Mes ÉNORMES coups de cœur littéraires : La planète des singes de Boulle, Le désert des Tartares et Le K de Dino Buzzati, Je suis une légende, de Richard Matheson, Replay de Ken Grimwood – une uchronie étonnamment peu connue, un véritable chef-d’œuvre –, l’œuvre de Conan Doyle, la plupart des romans noirs de Raymond Chandler, Dashiell Hammett, William Irish, James Hadley Chase, Frédéric Dard, Georges Simenon, Boileau-Narcejac, Horace McCoy, James Cain… Sans oublier le grand maître, j’ai nommé Jim Thompson, qui dépeint la noirceur de l’âme humaine comme personne.
Quels sont vos derniers coups de cœur littéraire ? (Toute catégorie confondue)
Récemment, j’ai beaucoup aimé Sukkwan Island de David Vann, qui parle de la relation père-fils, et 22/11/63 de Stephen King qui, après plusieurs livres décevants, revient en grande forme et met les points sur les i.
Avez-vous un site internet ou un blog où vos lecteurs peuvent laisser des messages ?
Mon site Internet : www.laurent-scalese.com Les lecteurs peuvent m’écrire, bien sûr.
Les prochaines dédicaces et rencontres de prévues ?

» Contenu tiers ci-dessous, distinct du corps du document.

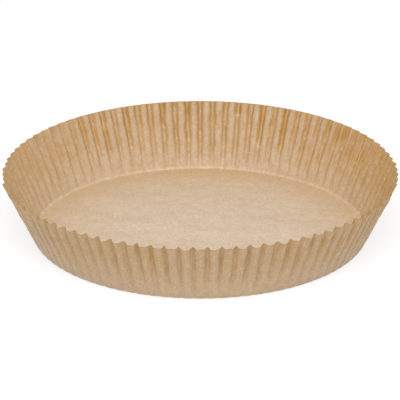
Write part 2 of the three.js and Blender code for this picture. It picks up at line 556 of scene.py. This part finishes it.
def paper_patterns(tree, place, up):
    """Each pattern's values, from 0 to 1. The streaks and flecks lie on the wall's rolled-out sheet, so
    that they can be drawn out along the pleats."""
    around = add_node(tree, VECTOR_MATH, [place, (1, 1, 0)], operation="MULTIPLY")
    around = add_node(tree, VECTOR_MATH, [around], operation="NORMALIZE")
    around = add_node(tree, VECTOR_MATH, [around, (FLOOR_RADIUS, FLOOR_RADIUS, 0)], operation="MULTIPLY")
    rise = add_node(tree, MATH, [up, WALL_SLANT / STREAK_STRETCH], operation="MULTIPLY")
    rise = add_node(tree, "ShaderNodeCombineXYZ", {"Z": rise})
    on_wall = add_node(tree, VECTOR_MATH, [around, rise], operation="ADD")
    places = {
        "streak": on_wall,
        "fleck": on_wall,
        "wisp": add_node(tree, VECTOR_MATH, [place, WISP_SQUEEZE], operation="MULTIPLY"),
        "crumple": add_node(tree, VECTOR_MATH, [place, CRUMPLE_SQUEEZE], operation="MULTIPLY"),
    }
    values = {}
    for name, (size, layers, strength) in PATTERNS.items():
        inputs = {"Scale": 1 / size, "Detail": layers, "Roughness": strength}
        inputs["Vector"] = places.get(name, place)
        values[name] = add_node(tree, "ShaderNodeTexNoise", inputs, output="Fac")
    return SimpleNamespace(**values)


def pulp_colour(tree, pattern):
    """The plain paper, paler where the pulp lies thicker."""
    formation = 0.0
    for name, share in FORMATION_SHARES.items():
        inputs = [getattr(pattern, name), share, formation]
        formation = add_node(tree, MATH, inputs, operation="MULTIPLY_ADD")
    thickness = add_node(tree, RANGE, [formation, *FORMATION_SPAN, *NOTHING_TO_ALL])
    inputs = {FACTOR: thickness, LOW_COLOUR: linear(PAPER_DARK), HIGH_COLOUR: linear(PAPER_PALE)}
    return add_node(tree, MIX, inputs, MIXED_COLOUR, data_type="RGBA")


def warm_share(tree, finish, pattern):
    """How much of the warm light each place takes, which is more in the hollows than on the ridges. An
    outward ridge is a hollow of the inner face."""
    other_ridge = add_node(tree, MATH, [1.0, finish.ridge], operation="SUBTRACT")
    inputs = {FACTOR: finish.inside, LOW_VALUE: other_ridge, HIGH_VALUE: finish.ridge}
    hollow = add_node(tree, MIX, inputs, data_type="FLOAT")
    outside, inside = (
        add_node(tree, RANGE, [hollow, *NOTHING_TO_ALL, *warm]) for warm in (WARM_OUTSIDE, WARM_INSIDE)
    )
    inputs = {FACTOR: finish.inside, LOW_VALUE: outside, HIGH_VALUE: inside}
    warmth = finish.warm
    for factor in (
        add_node(tree, RANGE, [pattern.wisp, *WIDE_SPAN, *WARM_BY_WISP]),
        add_node(tree, MIX, inputs, data_type="FLOAT"),
        add_node(tree, RANGE, [pattern.fibre, *WIDE_SPAN, *WARM_BY_FIBRE]),
    ):
        warmth = add_node(tree, MATH, [warmth, factor], operation="MULTIPLY")
    return warmth


def painted_brown_share(tree, finish, pattern, height):
    """How much of the painted brown each place has: painted shade in the creases, painted orange light
    along the cut edge, and a painted contact shadow in the thin line under the fold."""
    painted_brown = finish.crease
    for factor in (
        add_node(tree, RANGE, [finish.inside, *NOTHING_TO_ALL, *SHADE_BY_FACE]),
        add_node(tree, RANGE, [pattern.streak, *WIDE_SPAN, *SHADE_BY_STREAK]),
    ):
        painted_brown = add_node(tree, MATH, [painted_brown, factor], operation="MULTIPLY")
    painted_edge_light = add_node(tree, RANGE, [finish.up, *EDGE_LIGHT_SPAN, *EDGE_LIGHT])
    low = add_node(tree, RANGE, [height, *CONTACT_SHADOW_SPAN, *NOTHING_TO_ALL])
    by_face = add_node(tree, RANGE, [finish.inside, *NOTHING_TO_ALL, *CONTACT_SHADOW_BY_FACE])
    painted_contact_shadow = add_node(tree, MATH, [low, by_face], operation="MULTIPLY")
    for line in (painted_edge_light, painted_contact_shadow):
        painted_brown = add_node(tree, MATH, [painted_brown, line], operation="MAXIMUM")
    return add_node(tree, MATH, [painted_brown, MOST_PAINTED_BROWN], operation="MINIMUM")


def pale_share(tree, finish, pattern, on_wall):
    """How much paler each place is: where the folds rubbed on the press, in the painted highlight along
    the fold, and in the wall's flecks.
    """
    by_fibre = add_node(tree, RANGE, [pattern.fibre, *SCUFF_AND_HIGHLIGHT_SPAN, *SCUFF_AND_HIGHLIGHT_BY_FIBRE])
    rubbed_and_highlit = add_node(tree, MATH, [finish.scuff, by_fibre], operation="MULTIPLY")
    fleck = add_node(tree, RANGE, [pattern.fleck, *FLECK_SPAN, *FLECK_PALE])
    fleck = add_node(tree, MATH, [fleck, on_wall], operation="MULTIPLY")
    return add_node(tree, MATH, [rubbed_and_highlit, fleck], operation="MAXIMUM")


def paper_relief(tree, pattern, on_wall):
    """The sheet's faint waves, its tooth, and the fine creases along the pleats."""
    relief = add_node(tree, MATH, [pattern.tooth, TOOTH_RELIEF, pattern.crumple], operation="MULTIPLY_ADD")
    streak = add_node(tree, MATH, [pattern.streak, on_wall], operation="MULTIPLY")
    relief = add_node(tree, MATH, [streak, STREAK_RELIEF, relief], operation="MULTIPLY_ADD")
    inputs = {"Strength": RELIEF_STRENGTH, "Distance": RELIEF_HEIGHT, "Height": relief}
    return add_node(tree, "ShaderNodeBump", inputs)


def kraft_greaseproof_paper():
    """Unbleached greaseproof paper, beaten fine, calendered and hot-pressed into shape. It gives a matt
    tan with a cloudy look-through and a slight sheen. The creases take a painted brown shade, and the
    folds that rubbed on the press are paler, with a painted highlight along the fold."""
    material = bpy.data.materials.new("kraft_greaseproof_paper")
    material.use_nodes = True
    tree = material.node_tree
    tree.nodes.clear()
    place = add_node(tree, "ShaderNodeTexCoord", output="Object")
    height = add_node(tree, "ShaderNodeSeparateXYZ", [place], output="Z")
    finish = SimpleNamespace()
    for name in (*FINISH_VALUES, "inside"):
        value = add_node(tree, "ShaderNodeAttribute", output="Fac", attribute_name=name)
        setattr(finish, name, value)
    pattern = paper_patterns(tree, place, finish.up)
    on_wall = add_node(tree, RANGE, [finish.up, *WALL_SPAN, *NOTHING_TO_ALL])

    colour = pulp_colour(tree, pattern)
    for share, tint in (
        (warm_share(tree, finish, pattern), PAPER_WARM),
        (painted_brown_share(tree, finish, pattern, height), PAINTED_SHADE_BROWN),
        (pale_share(tree, finish, pattern, on_wall), SCUFF_AND_HIGHLIGHT_PALE),
    ):
        inputs = {FACTOR: share, LOW_COLOUR: colour, HIGH_COLOUR: linear(tint)}
        colour = add_node(tree, MIX, inputs, MIXED_COLOUR, data_type="RGBA")
    inputs = {
        "Base Color": colour,
        "Roughness": PAPER_ROUGHNESS,
        "IOR": PAPER_IOR,
        "Normal": paper_relief(tree, pattern, on_wall),
    }
    shader = add_node(tree, "ShaderNodeBsdfPrincipled", inputs)
    add_node(tree, "ShaderNodeOutputMaterial", {"Surface": shader})
    return material


def seen_directly(tree):
    """1 for what the camera sees, also in a mirror or through glass, and 0 for what lights the object."""
    rays = add_node(tree, "ShaderNodeLightPath").node.outputs
    seen = rays["Is Camera Ray"]
    for kind in ("Is Glossy Ray", "Is Transmission Ray"):
        seen = add_node(tree, MATH, [seen, rays[kind]], operation="MAXIMUM")
    return seen


SWEEP_GLOW = 0.78  # with the shadowed part in full light, it makes plain white


def white_paper_sweep():
    """A seamless backdrop of matt white paper, lifted to plain white only where the camera sees it, so
    that a soft shadow still shows."""
    material = bpy.data.materials.new("white_paper_sweep")
    material.use_nodes = True
    tree = material.node_tree
    tree.nodes.clear()
    level = seen_directly(tree)
    matt = add_node(tree, "ShaderNodeBsdfDiffuse", {"Color": linear(SWEEP_WHITE)})
    shadowed = add_node(tree, "ShaderNodeBsdfDiffuse", {"Color": linear(SWEEP_SEEN)})
    glow = add_node(tree, "ShaderNodeEmission", {"Strength": SWEEP_GLOW, "Color": linear(PLAIN_WHITE)})
    lifted = add_node(tree, "ShaderNodeAddShader", [shadowed, glow])
    surface = add_node(tree, "ShaderNodeMixShader", [level, matt, lifted])
    add_node(tree, "ShaderNodeOutputMaterial", {"Surface": surface})
    return material


# The stage and the light.

STAGE_SIZE = 12.0
STAGE_GAP = 0.02 * MM  # under the liner, so that the two faces don't coincide
WORLD_LEVEL = 0.48
KEY_PLACE = (0, -1.1, 1.6)
KEY_SIZE = 1.2
KEY_POWER = 23.3


def add_stage():
    mesh = bpy.data.meshes.new("sweep")
    half = STAGE_SIZE / 2
    corners = [(-half, -half, 0), (half, -half, 0), (half, half, 0), (-half, half, 0)]
    mesh.from_pydata(corners, [], [(0, 1, 2, 3)])
    mesh.materials.append(white_paper_sweep())
    sweep = bpy.data.objects.new("sweep", mesh)
    sweep.location.z = cad_box[0][2] - STAGE_GAP
    bpy.context.collection.objects.link(sweep)


def add_world():
    world = bpy.data.worlds.new("studio")
    world.use_nodes = True
    tree = world.node_tree
    tree.nodes.clear()
    level = add_node(tree, RANGE, [seen_directly(tree), *NOTHING_TO_ALL, WORLD_LEVEL, 1.0])
    background = add_node(tree, "ShaderNodeBackground", [linear(PLAIN_WHITE), level])
    add_node(tree, "ShaderNodeOutputWorld", {"Surface": background})
    bpy.context.scene.world = world


def add_softbox(name, place, size, power):
    data = bpy.data.lights.new(name, "AREA")
    data.shape = "SQUARE"
    data.size = size
    data.energy = power
    lamp = bpy.data.objects.new(name, data)
    lamp.location = place
    lamp.rotation_euler = Vector(place).to_track_quat("Z", "Y").to_euler()
    bpy.context.collection.objects.link(lamp)


add_camera()
liner = build_liner()
liner.data.materials.append(kraft_greaseproof_paper())
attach(liner, "root")
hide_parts("paper_liner")

add_stage()
add_world()
add_softbox("key", KEY_PLACE, KEY_SIZE, KEY_POWER)
bpy.context.scene.view_settings.view_transform = "Standard"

Le soir du 28 juin, tous les membres de la Ligue de l’Imaginaire seront présents au cinéma mythique le Grand Rex pour remettre un prix littéraire et assister à une projection exceptionnelle. En octobre, je serai en Gironde pour le salon du livre de poche de Gradignan.
Merci à Laurent Scalese de nous avoir accordé cette interview.